Copy out each line below exactly as it appears.

MATERIAL:
** begin **

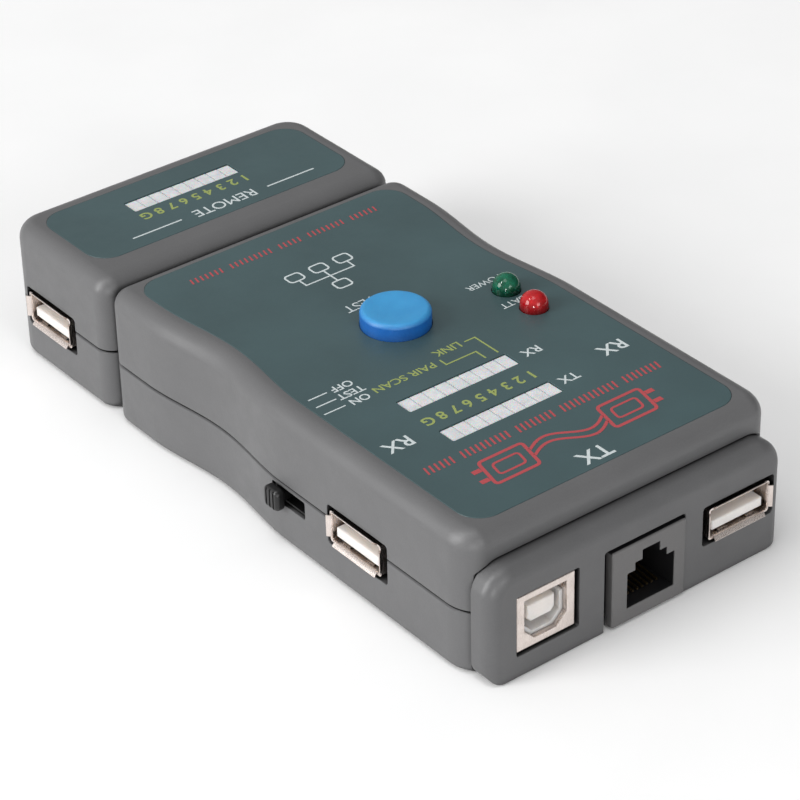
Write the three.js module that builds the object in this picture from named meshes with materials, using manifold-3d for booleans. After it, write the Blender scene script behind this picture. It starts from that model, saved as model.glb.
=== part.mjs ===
// Handheld network cable tester: a waisted main unit with a remote unit docked on its far end.
// Millimetres. +X is the side with the mode switch, +Y the end with the transmit ports,
// +Z points out of the face, and z = 0 is the underside that the tester rests on.

import * as THREE from 'three';
import { mergeVertices } from 'three/addons/utils/BufferGeometryUtils.js';
import Module from 'manifold-3d';

const wasm = await Module();
wasm.setup();

// ---- Driving dimensions -------------------------------------------------------------------

const UNIT_WIDTH = 64;
const UNIT_HEIGHT = 26.5;
const MAIN_LENGTH = 103;
const REMOTE_LENGTH = 31.2;
const DOCK_GAP = 0.8;
const WALL = 2;
const GAP = 0.3;
const TOTAL_LENGTH = MAIN_LENGTH + DOCK_GAP + REMOTE_LENGTH;

// Every place along the tester is counted from the outer face of its port end.
const alongY = (distance) => TOTAL_LENGTH / 2 - distance;

const HALF_WIDTH = UNIT_WIDTH / 2;
const PARTING_Z = 12;
const INNER_TOP = UNIT_HEIGHT - WALL;
const TOP_FILLET = 3.2;
const BOTTOM_FILLET = 1.6;
// Solids that cut or join run past what they meet: far past it, a little past it, or into it.
const BELOW = -5;
const ABOVE = UNIT_HEIGHT + 10;
const PAST = 1;
const ROOTED = 0.5;

const WAIST = { centre: 72, halfLength: 20, depth: 1.8, steps: 10 };
const PORT_CORNER = { x: 3.9, y: 5.4 };
const DOCK_CORNER = { x: 3.6, y: 3.6 };
const REMOTE_END_CORNER = { x: 5.5, y: 5.5 };
const ROUND_STEPS = 4;
const SMALL_SIDES = 12;

const SHELL_END = 4.1;
const SEAM = 5.3;
const PORT_OPENING_DEPTH = 12;
const BEZEL = { halfWidth: 31.1, top: 21, topCorner: 5, heelCorner: 3.2, frontFillet: 2.6 };

const BOARD = { bottom: 15.5, top: 17.1 };
const REMOTE_BOARD = { near: 113, far: 131.5, halfWidth: 28 };
const PART_ON_BOARD = BOARD.top + GAP;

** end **

REPLY:
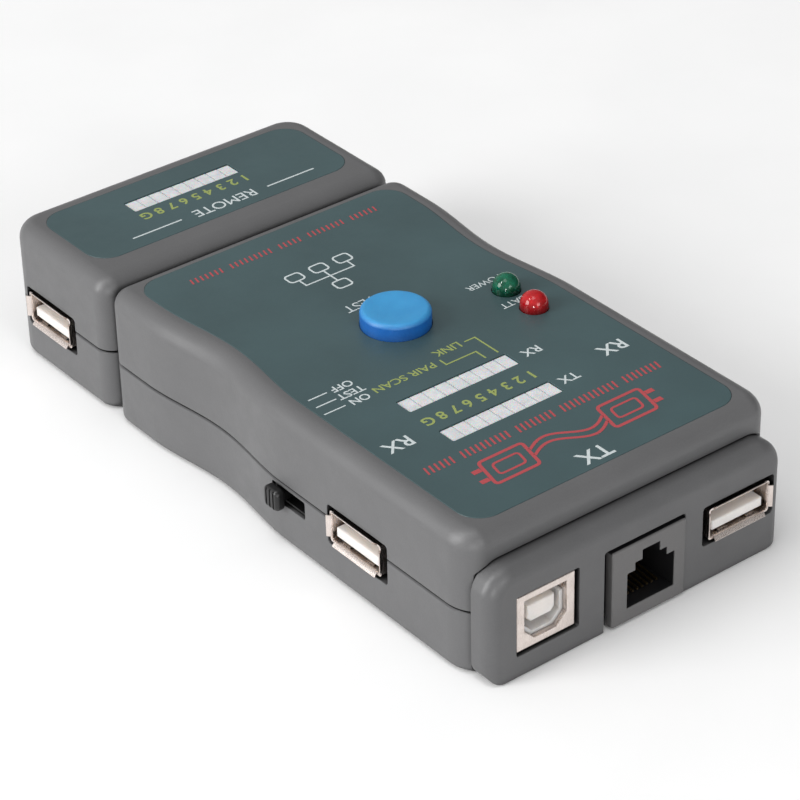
Write the three.js module that builds the object in this picture from named meshes with materials, using manifold-3d for booleans. After it, write the Blender scene script behind this picture. It starts from that model, saved as model.glb.
=== part.mjs ===
// Handheld network cable tester: a waisted main unit with a remote unit docked on its far end.
// Millimetres. +X is the side with the mode switch, +Y the end with the transmit ports,
// +Z points out of the face, and z = 0 is the underside that the tester rests on.

import * as THREE from 'three';
import { mergeVertices } from 'three/addons/utils/BufferGeometryUtils.js';
import Module from 'manifold-3d';

const wasm = await Module();
wasm.setup();

// ---- Driving dimensions -------------------------------------------------------------------

const UNIT_WIDTH = 64;
const UNIT_HEIGHT = 26.5;
const MAIN_LENGTH = 103;
const REMOTE_LENGTH = 31.2;
const DOCK_GAP = 0.8;
const WALL = 2;
const GAP = 0.3;
const TOTAL_LENGTH = MAIN_LENGTH + DOCK_GAP + REMOTE_LENGTH;

// Every place along the tester is counted from the outer face of its port end.
const alongY = (distance) => TOTAL_LENGTH / 2 - distance;

const HALF_WIDTH = UNIT_WIDTH / 2;
const PARTING_Z = 12;
const INNER_TOP = UNIT_HEIGHT - WALL;
const TOP_FILLET = 3.2;
const BOTTOM_FILLET = 1.6;
// Solids that cut or join run past what they meet: far past it, a little past it, or into it.
const BELOW = -5;
const ABOVE = UNIT_HEIGHT + 10;
const PAST = 1;
const ROOTED = 0.5;

const WAIST = { centre: 72, halfLength: 20, depth: 1.8, steps: 10 };
const PORT_CORNER = { x: 3.9, y: 5.4 };
const DOCK_CORNER = { x: 3.6, y: 3.6 };
const REMOTE_END_CORNER = { x: 5.5, y: 5.5 };
const ROUND_STEPS = 4;
const SMALL_SIDES = 12;

const SHELL_END = 4.1;
const SEAM = 5.3;
const PORT_OPENING_DEPTH = 12;
const BEZEL = { halfWidth: 31.1, top: 21, topCorner: 5, heelCorner: 3.2, frontFillet: 2.6 };

const BOARD = { bottom: 15.5, top: 17.1 };
const REMOTE_BOARD = { near: 113, far: 131.5, halfWidth: 28 };
const PART_ON_BOARD = BOARD.top + GAP;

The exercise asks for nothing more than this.